Andrew Cuomo has been given kudos for his handling of the COVID-19 pandemic.
Now, why do I say this?
Consider the death counts. Hong Kong, a city of roughly 7 million people , one of the most densely populated in the world, and close to the Wuhan epicentre of COVID-19, has due to its excellent policies and health care, is only showing 104 deaths as of today. No typo.
Whereas New York, of which Cuomo is governor, has to this day suffered 32,696 deaths, and New York City, which holds a population of 8 million, making it about the same size as Hong Kong, has seen 23,875 deaths.
I’ve written about this comparison extensively, often drawing on the insights of Dr. Sarah Borwein, a Hong Kong based doctor with extensive experience going back to at least to SARS outbreak; see here; here; here; here; here; here; here; and here.)
When faced with this comparison, there’s no way I would call NY’s relative performance – for which Cuomo is trying to claim credit – good. And I will continue to hammer the point every time I see Cuomo trying to take a victory lap for New York state or city’s COVID-19 performance. It has been highly deficient, and only seems good in comparison to Trump. But is that any comparison?
Now, onto the latest controversy. Using his credit, Cuomo has jumped into the fraught debate over premature emerge of a vaccine, without sufficient design and testing. Everyone knows Trump is counting on an October surprise in the form of a vaccine to goose his re-election chances. And thus, we’re all primed to be rightfully skeptical of any vaccine the U.S. Food and Drug Administration (FDA) might put forward, maybe any day now.
Enter stage left, Cuomo. According to the FT:
The governor of New York has become the latest figure to cast doubt on the Trump administration’s process to authorise a coronavirus vaccine, saying his state would do a separate review because he “does not trust the federal government”.
Andrew Cuomo said on Thursday his officials would review any vaccine licensed by the US Food and Drug Administration, warning that the federal process had become too politicised.
Mr Cuomo said: “Frankly, I’m not going to trust the federal government’s opinion, and I wouldn’t recommend [a vaccine] to New Yorkers based on the federal government’s opinion.”

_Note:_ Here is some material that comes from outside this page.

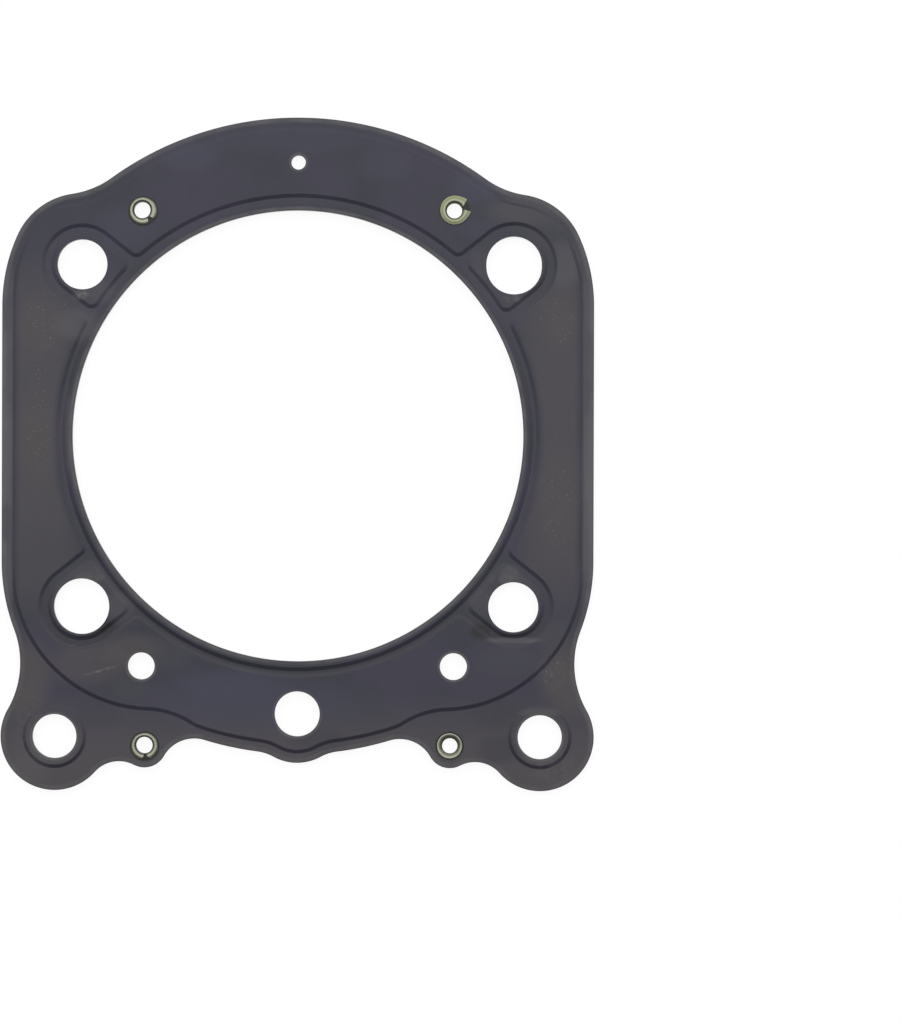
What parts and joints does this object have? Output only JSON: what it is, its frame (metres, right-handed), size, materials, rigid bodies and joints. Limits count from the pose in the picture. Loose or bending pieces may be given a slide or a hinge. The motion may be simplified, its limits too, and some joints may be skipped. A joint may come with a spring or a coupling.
{
  "type": "cylinder head gasket",
  "caption": "Layered steel cylinder head gasket with a large fire opening, embossed sealing beads, ears for screws, and eyelets that hold the layers together.",
  "frame": {"origin": "on the axis of the fire opening, in the plane of the underside", "axes": "+Z along the fire opening towards the cylinder head, +Y towards the rounded edge and away from the two ears, +X across"},
  "size_m": [0.1314, 0.1492, 0.0023],
  "materials": {
    "rubber_coated_steel": "satin dark grey rubber coating on spring steel",
    "spacer_steel": "cold rolled, bare at its punched edges",
    "eyelet_brass": "dull rolled brass"
  },
  "bodies": {
    "root": {"upper_bead_layer": "rubber_coated_steel", "spacer_layer": "spacer_steel", "lower_bead_layer": "rubber_coated_steel", "eyelet_upper_left": "eyelet_brass", "eyelet_upper_right": "eyelet_brass", "eyelet_lower_left": "eyelet_brass", "eyelet_lower_right": "eyelet_brass"}
  },
  "joints": []
}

Now, state governors such as Cuomo enjoy no regulatory approval over vaccines. But Cuomo seems to have found a loophole and has appointed a 16-member panel to decide on logistics of how a vaccine would be distributed in New York. This ability would extend to go slow on distributing any vaccine it thought unsafe. So as a New Yorker, I might not, after all, have access to that first vaccine that is made available.
Over to the FT again:
Donald Trump, the US president, has said he expects a vaccine to be ready “within weeks”, while Stephen Hahn, the head of the FDA, has said he is willing to grant emergency authorisation even before the final phase of clinical trials.
This has led Democrats such as Mr Cuomo to warn that Mr Trump is pushing his appointees to rush out a vaccine before one has been proved to be both safe and effective. Mr Trump’s advisers reportedly call the idea of securing a vaccine approval before November’s election the “holy grail”.
The political fallout has found its way to ordinary Americans, only half of whom now would take any vaccine approved before the election, according to the Pew Research Center, as reported by the FT.
Although I won’t be taking a coronavirus vaccine anytime soon – even if I qualify to receive one – I think we are entering dangerous territory if state governors appropriate authority to involve themselves in the process of vaccine approval.
But I suppose that neither is the president supposed to get involved directly in such decisions either. I mean, that is why separate regulatory agencies, such as the FDA, exist.